## [Exercise prompt]
What follows is a listing. Return every line of it exactly.

## [Given information]
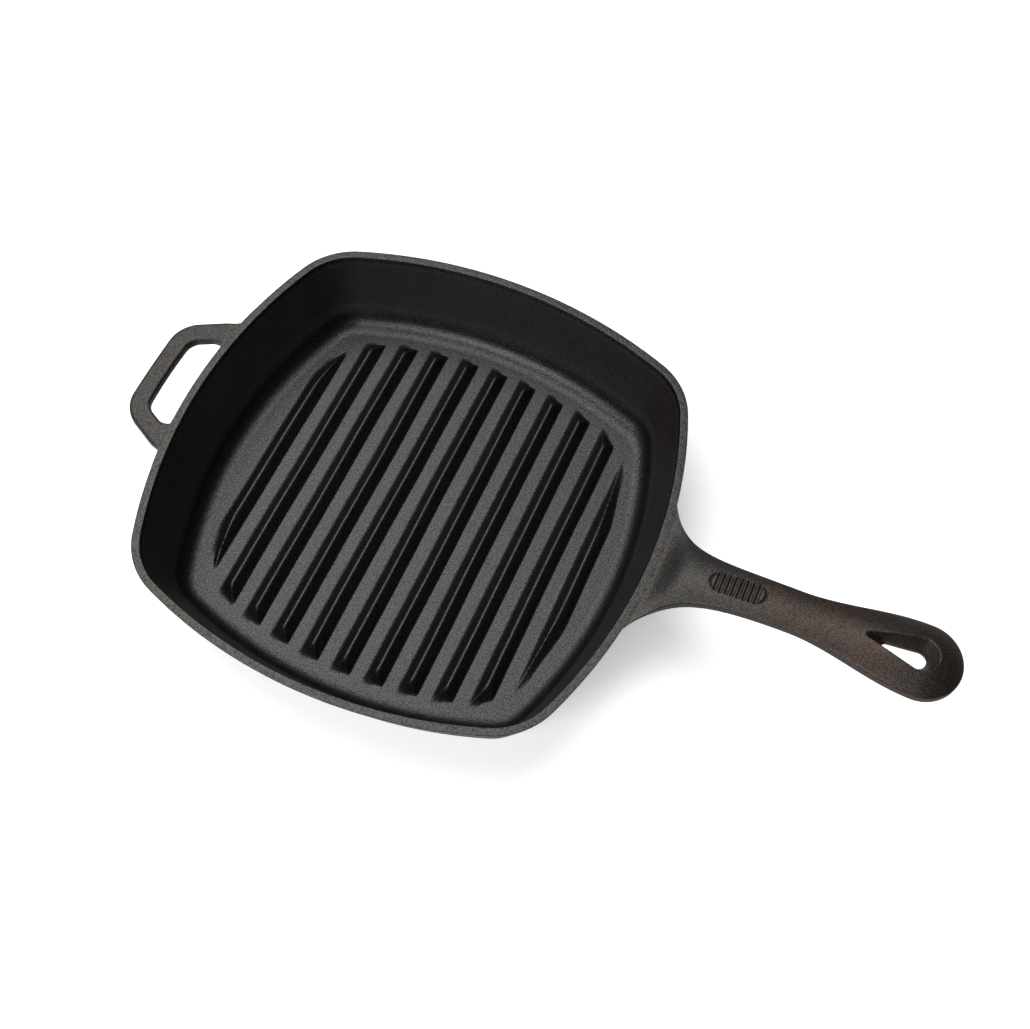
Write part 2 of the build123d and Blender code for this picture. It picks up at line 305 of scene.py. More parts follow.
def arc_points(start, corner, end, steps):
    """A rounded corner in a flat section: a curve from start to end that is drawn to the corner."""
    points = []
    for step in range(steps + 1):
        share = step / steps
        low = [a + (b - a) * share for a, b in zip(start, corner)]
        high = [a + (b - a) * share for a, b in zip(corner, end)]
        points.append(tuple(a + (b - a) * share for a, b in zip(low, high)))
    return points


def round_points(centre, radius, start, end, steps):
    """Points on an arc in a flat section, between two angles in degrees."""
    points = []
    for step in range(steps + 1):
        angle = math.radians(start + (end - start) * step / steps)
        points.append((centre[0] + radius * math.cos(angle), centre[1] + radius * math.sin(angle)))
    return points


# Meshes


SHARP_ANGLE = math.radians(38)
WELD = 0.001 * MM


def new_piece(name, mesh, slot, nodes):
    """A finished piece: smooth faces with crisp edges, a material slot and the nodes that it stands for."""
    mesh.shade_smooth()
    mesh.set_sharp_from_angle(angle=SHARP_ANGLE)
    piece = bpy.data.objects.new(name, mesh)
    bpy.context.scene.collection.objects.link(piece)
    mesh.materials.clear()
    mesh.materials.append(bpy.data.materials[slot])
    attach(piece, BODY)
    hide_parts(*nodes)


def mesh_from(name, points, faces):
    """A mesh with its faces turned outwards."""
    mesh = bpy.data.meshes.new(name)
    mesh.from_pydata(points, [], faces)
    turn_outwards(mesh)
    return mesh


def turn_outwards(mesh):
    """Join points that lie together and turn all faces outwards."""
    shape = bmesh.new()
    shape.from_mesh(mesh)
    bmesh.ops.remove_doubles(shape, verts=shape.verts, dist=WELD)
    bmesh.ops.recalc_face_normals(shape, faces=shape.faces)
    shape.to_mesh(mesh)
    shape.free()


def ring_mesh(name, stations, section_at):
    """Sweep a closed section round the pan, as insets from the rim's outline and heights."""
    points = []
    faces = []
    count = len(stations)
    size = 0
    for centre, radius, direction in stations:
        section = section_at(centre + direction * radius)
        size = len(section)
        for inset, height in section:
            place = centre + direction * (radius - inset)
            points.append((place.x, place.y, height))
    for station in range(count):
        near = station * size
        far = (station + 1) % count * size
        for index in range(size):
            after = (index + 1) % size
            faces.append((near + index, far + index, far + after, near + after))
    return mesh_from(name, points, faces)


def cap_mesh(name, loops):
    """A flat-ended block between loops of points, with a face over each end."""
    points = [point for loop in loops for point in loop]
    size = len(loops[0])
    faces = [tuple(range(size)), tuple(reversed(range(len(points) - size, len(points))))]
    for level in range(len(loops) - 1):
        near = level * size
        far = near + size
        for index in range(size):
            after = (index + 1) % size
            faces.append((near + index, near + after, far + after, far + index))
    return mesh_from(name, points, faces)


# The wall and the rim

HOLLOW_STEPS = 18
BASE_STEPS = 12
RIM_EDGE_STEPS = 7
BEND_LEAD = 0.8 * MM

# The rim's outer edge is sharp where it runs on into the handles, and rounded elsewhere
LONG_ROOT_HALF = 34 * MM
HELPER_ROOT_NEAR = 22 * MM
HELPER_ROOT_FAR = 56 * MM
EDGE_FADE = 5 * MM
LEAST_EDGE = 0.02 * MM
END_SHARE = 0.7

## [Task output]
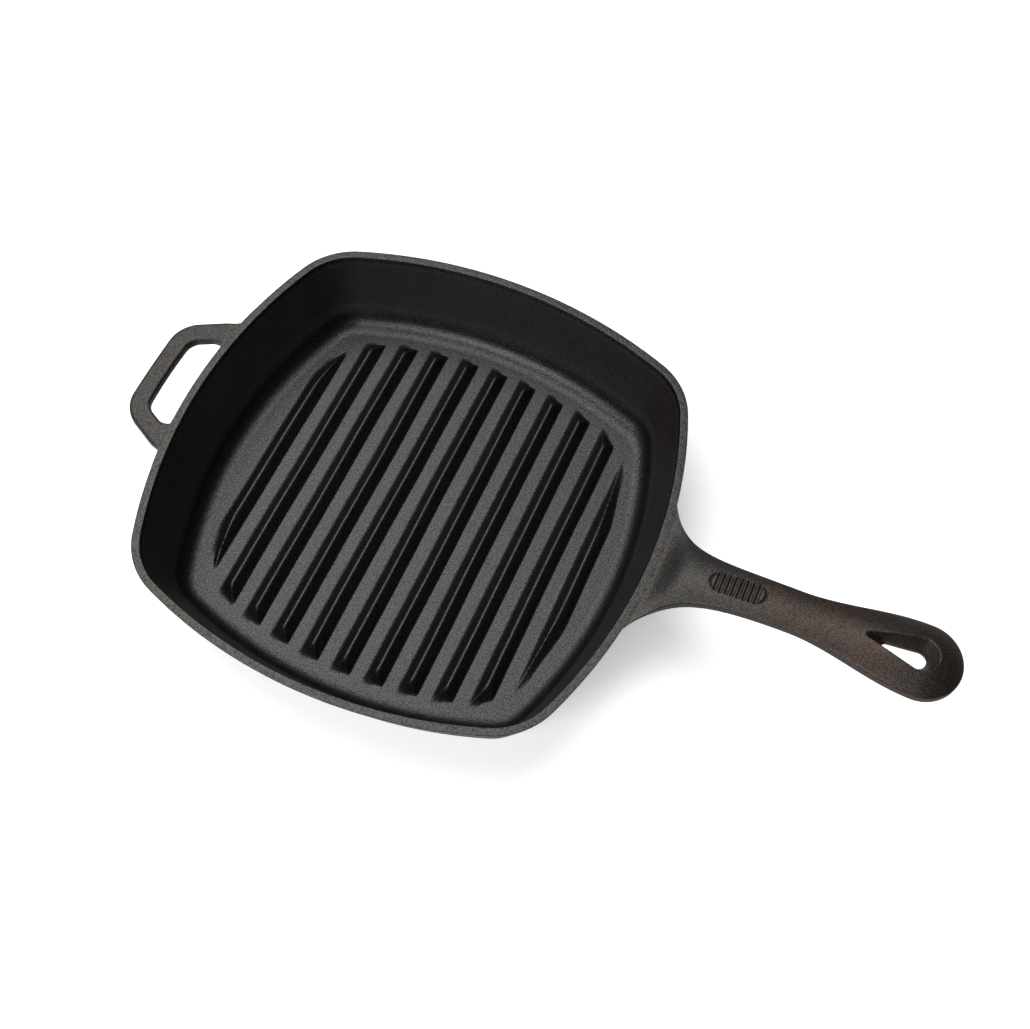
Write part 2 of the build123d and Blender code for this picture. It picks up at line 305 of scene.py. More parts follow.
def arc_points(start, corner, end, steps):
    """A rounded corner in a flat section: a curve from start to end that is drawn to the corner."""
    points = []
    for step in range(steps + 1):
        share = step / steps
        low = [a + (b - a) * share for a, b in zip(start, corner)]
        high = [a + (b - a) * share for a, b in zip(corner, end)]
        points.append(tuple(a + (b - a) * share for a, b in zip(low, high)))
    return points


def round_points(centre, radius, start, end, steps):
    """Points on an arc in a flat section, between two angles in degrees."""
    points = []
    for step in range(steps + 1):
        angle = math.radians(start + (end - start) * step / steps)
        points.append((centre[0] + radius * math.cos(angle), centre[1] + radius * math.sin(angle)))
    return points


# Meshes


SHARP_ANGLE = math.radians(38)
WELD = 0.001 * MM


def new_piece(name, mesh, slot, nodes):
    """A finished piece: smooth faces with crisp edges, a material slot and the nodes that it stands for."""
    mesh.shade_smooth()
    mesh.set_sharp_from_angle(angle=SHARP_ANGLE)
    piece = bpy.data.objects.new(name, mesh)
    bpy.context.scene.collection.objects.link(piece)
    mesh.materials.clear()
    mesh.materials.append(bpy.data.materials[slot])
    attach(piece, BODY)
    hide_parts(*nodes)


def mesh_from(name, points, faces):
    """A mesh with its faces turned outwards."""
    mesh = bpy.data.meshes.new(name)
    mesh.from_pydata(points, [], faces)
    turn_outwards(mesh)
    return mesh


def turn_outwards(mesh):
    """Join points that lie together and turn all faces outwards."""
    shape = bmesh.new()
    shape.from_mesh(mesh)
    bmesh.ops.remove_doubles(shape, verts=shape.verts, dist=WELD)
    bmesh.ops.recalc_face_normals(shape, faces=shape.faces)
    shape.to_mesh(mesh)
    shape.free()


def ring_mesh(name, stations, section_at):
    """Sweep a closed section round the pan, as insets from the rim's outline and heights."""
    points = []
    faces = []
    count = len(stations)
    size = 0
    for centre, radius, direction in stations:
        section = section_at(centre + direction * radius)
        size = len(section)
        for inset, height in section:
            place = centre + direction * (radius - inset)
            points.append((place.x, place.y, height))
    for station in range(count):
        near = station * size
        far = (station + 1) % count * size
        for index in range(size):
            after = (index + 1) % size
            faces.append((near + index, far + index, far + after, near + after))
    return mesh_from(name, points, faces)


def cap_mesh(name, loops):
    """A flat-ended block between loops of points, with a face over each end."""
    points = [point for loop in loops for point in loop]
    size = len(loops[0])
    faces = [tuple(range(size)), tuple(reversed(range(len(points) - size, len(points))))]
    for level in range(len(loops) - 1):
        near = level * size
        far = near + size
        for index in range(size):
            after = (index + 1) % size
            faces.append((near + index, near + after, far + after, far + index))
    return mesh_from(name, points, faces)


# The wall and the rim

HOLLOW_STEPS = 18
BASE_STEPS = 12
RIM_EDGE_STEPS = 7
BEND_LEAD = 0.8 * MM

# The rim's outer edge is sharp where it runs on into the handles, and rounded elsewhere
LONG_ROOT_HALF = 34 * MM
HELPER_ROOT_NEAR = 22 * MM
HELPER_ROOT_FAR = 56 * MM
EDGE_FADE = 5 * MM
LEAST_EDGE = 0.02 * MM
END_SHARE = 0.7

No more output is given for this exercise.